We all know the story about the CIA funding abstract expressionism but was there an element of America doing the same with Pop? If so, were the eastern bloc artists in the show perhaps aware of, and responding to, this? Traditionally it’s always said that Rauschenberg’s victory in 1964 at the Venice Biennale is what triggered the pop movement. That was the year when Oldenburg, Warhol - all of them - were part of the American Pavilion and then the great prize was awarded to Rauschenberg so it’s said it was masterminded by the CIA, a sign of something that had been politically maneuvered. Some artists did cite Rauschenberg’s victory as something that triggered them towards a language but I don’t think they necessarily saw Pop art as the language. I think it was more the themes they were addressing with this language that really became their response to American imperialism. It’s their engagement with events like say the Vietnam War that really pushed their Pop forward.
Did you set up a set of new Pop parameters to keep some shape to the exhibition, to stop it becoming too baggy? Paradoxically we didn’t really set any parameters. Because it’s very hard, it’s such an unknown territory, it’s so unknown. So what we really did was travel to all of these places, meet with all the artists, try and understand what it meant for all of them. Bear in mind that the majority of these people were shown in the 1960s but then a lot of them turned to different careers. So they’re not known outside of Argentina, Brazil and so on which meant that this wasn’t something we could research from our desks in London. So a lot of it came from us really doing our homework on site and it took us a couple of years before we actually gathered a better sense of what was going on in different places to be able to affix parameters or guidelines for what we were trying to do.
One of the brilliant things about American Pop art is that you never know if it’s complicit or if it’s critical of the consumer society, did you find this to be the case with the artists you came across on your travels? We noticed the pattern that pop was very political. With this show it became very clear from the get go that is was definitely a very critical language. So that in itself was the first guideline. So we knew the subversive, the political element was important and was something we wanted to draw out.
And then gradually, as we got a better grasp of which works we wanted to include, we started to think about what themes they were addressing. And how they could speak to each other. But it was a process that took us years to really narrow down. We had lists that were far longer than we could ever include and far more themes than we thought we could ever address. It was a process of accumulation and then stripping down. And then, organically, we built up our argument.
That importance of spending time in situ with the art brings to mind an idea of the curator almost as excavator doesn’t it? Yes, you do feel a bit like an archeologist. In many ways it’s a dream project for a curator because you rarely excavate in a way where you can completely rethink something. It’s something that you embark on and you don’t really know what you’re going to find. The excitement of finding great things that have never been seen is incomparable.

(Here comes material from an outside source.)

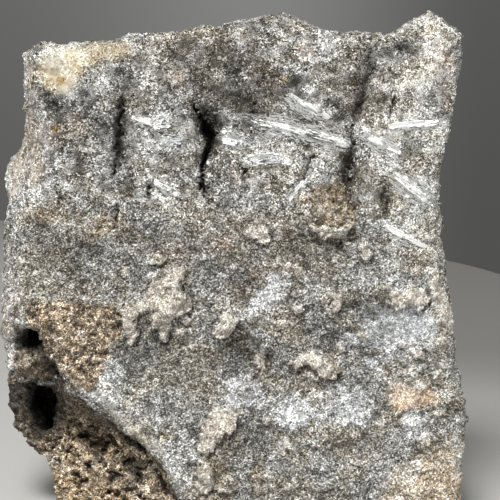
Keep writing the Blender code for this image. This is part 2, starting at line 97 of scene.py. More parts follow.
# Thin crusts on the face: height in millimetres, then the outline (x, z)
CRUSTS = {
    "curl_body": (0.42, [
        (-5.6, 29.2), (-5.0, 28.4), (-6.1, 27.1), (-5.9, 26.4), (-4.8, 24.9), (-4.7, 24.1), (-5.9, 23.9),
        (-7.0, 23.3), (-7.0, 22.0), (-7.5, 20.6), (-8.4, 20.8), (-8.9, 22.6), (-9.2, 24.4), (-10.0, 25.1),
        (-9.8, 26.2), (-9.0, 27.1), (-7.4, 27.6), (-6.5, 28.5)]),
    "curl_tail": (0.34, [
        (-12.6, 24.2), (-11.2, 24.5), (-9.6, 25.0), (-9.2, 24.2), (-10.5, 23.8), (-10.9, 22.9), (-10.7, 21.4),
        (-11.3, 20.1), (-11.9, 20.9), (-12.3, 22.7)]),
    "curl_right": (0.3, [(-5.9, 23.8), (-4.7, 23.4), (-4.5, 22.6), (-5.4, 22.3), (-6.2, 23.1)]),
    "small_chip": (0.42, [
        (-2.2, 21.8), (-1.5, 23.0), (-0.5, 23.3), (0.6, 22.8), (-0.1, 22.0), (-0.6, 20.9), (-1.7, 20.9)]),
    "white_chip": (0.42, [
        (9.3, 25.5), (10.4, 26.1), (11.8, 25.9), (11.8, 24.1), (11.1, 24.0), (10.3, 24.9), (9.4, 24.9)]),
    "white_crumb": (0.3, [(6.4, 24.7), (7.5, 24.9), (7.9, 24.1), (6.9, 23.8)]),
    "crescent": (0.42, [
        (6.3, 18.1), (7.3, 19.1), (8.5, 19.7), (9.6, 19.1), (9.8, 18.1), (10.9, 18.1), (11.6, 17.1),
        (10.6, 16.5), (9.6, 17.1), (8.6, 18.1), (7.6, 17.9), (6.8, 17.3)]),
    "bay_chip": (0.3, [(2.5, 18.5), (3.0, 20.2), (3.9, 20.2), (3.6, 18.9), (3.2, 17.2), (2.5, 17.1)]),
    "foot_flake": (0.34, [
        (-3.9, 8.4), (-3.8, 9.9), (-3.6, 11.2), (-2.7, 12.3), (-1.5, 13.1), (-0.2, 13.1), (0.5, 12.2),
        (0.1, 10.9), (-1.1, 10.0), (-1.9, 9.2), (-2.6, 8.2), (-3.3, 7.9)]),
    "foot_flake_low": (0.22, [
        (-4.1, 6.4), (-3.4, 7.1), (-2.6, 6.8), (-2.4, 5.4), (-2.7, 3.4), (-4.2, 3.3)]),
    "ledge_chip": (0.34, [
        (1.1, 33.2), (2.3, 33.5), (3.9, 32.8), (4.1, 31.7), (3.1, 31.5), (2.0, 32.1), (1.2, 32.5)]),
    "cream_chip": (0.3, [(13.9, 31.5), (14.8, 31.8), (15.3, 30.6), (14.8, 29.4), (14.0, 29.9)]),
    "right_chip": (0.34, [
        (17.0, 26.2), (18.8, 26.7), (21.1, 26.4), (21.7, 25.1), (20.5, 24.0), (19.2, 24.8), (17.9, 24.2),
        (16.9, 25.1)]),
    "edge_strip": (0.2, [
        (21.5, 28.9), (22.4, 28.4), (23.3, 26.4), (24.1, 24.0), (24.5, 21.2), (23.3, 21.5), (22.4, 24.0),
        (21.6, 26.4)]),
    "saddle_chip": (0.26, [(-9.4, 30.3), (-8.1, 30.5), (-7.3, 29.7), (-8.5, 29.0), (-9.5, 29.4)]),
    "low_chip": (0.26, [(19.8, 19.6), (20.6, 19.9), (21.1, 18.8), (20.1, 18.4)]),
    "mid_chip": (0.26, [(11.2, 20.4), (12.0, 20.6), (12.4, 19.6), (11.5, 19.3)]),
    "ledge_lip": (0.5, [
        (8.4, 33.6), (9.7, 33.7), (11.3, 33.3), (12.9, 33.9), (13.1, 33.0), (11.8, 32.2), (10.7, 32.5),
        (10.0, 32.1), (9.1, 32.7)]),
    "tan_ledge": (0.12, [
        (8.6, 37.4), (10.2, 38.0), (12.0, 38.0), (12.6, 36.6), (13.0, 35.4), (13.0, 33.7), (12.4, 32.9),
        (10.9, 33.1), (9.3, 33.4), (8.6, 34.8), (8.3, 36.3)]),
}

# Plates of the face that stand proud with a stepped edge: height in millimetres, then the outline (x, z)
PLATES = {
    "white_boss": (0.3, [
        (11.5, 21.3), (12.0, 22.4), (13.9, 22.6), (17.0, 23.1), (17.2, 25.3), (18.5, 26.4), (20.0, 26.5),
        (21.1, 25.3), (21.9, 23.3), (23.3, 21.7), (23.6, 20.2), (21.0, 19.3), (19.2, 17.9), (17.0, 17.6),
        (15.4, 18.9), (13.2, 19.7)]),
    "foot_plate": (0.35, [
        (7.0, 17.0), (11.4, 17.4), (14.6, 16.4), (16.4, 13.2), (14.2, 9.8), (10.4, 8.6), (6.8, 9.4),
        (5.2, 12.6)]),
    "dark_plate": (-0.3, [
        (-1.6, 21.0), (0.8, 21.4), (3.2, 20.4), (3.4, 17.4), (2.0, 15.2), (-0.6, 15.6), (-1.8, 18.2)]),
    "crown_plate": (0.3, [
        (-4.0, 54.0), (1.6, 53.6), (3.6, 50.8), (2.4, 48.6), (-1.2, 47.6), (-4.2, 49.2), (-5.2, 51.8)]),
}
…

Finally, the inclusion of folk art is really very interesting. As a form it’s pretty much the antithesis of Pop - not mass-produced, nor garishly coloured! Yes, we actually came to the folk stuff halfway through the project. Those works are part of our collection and we always had them on our list but we didn’t for a long time know how to think about them. Those in many ways didn’t fit any of the pop parameters but they were an interesting spin on what Pop means and it was only when we found them that we realized that there was this whole stream of folk going on.
It was incredibly interesting to find Beatriz González’s work and Raúl Martínez’s work and to see what a Cuban artist was doing in relationship to the context he was working with - also taking that idea of serialization and repetition to the extreme. I mean, Warhol does it with the Marilyns and Martínez does it with the fathers of politics in Cuba. It’s such a contrast. That’s a good example of something that came organically out of the works rather than us saying, wow, we should do a folk section!"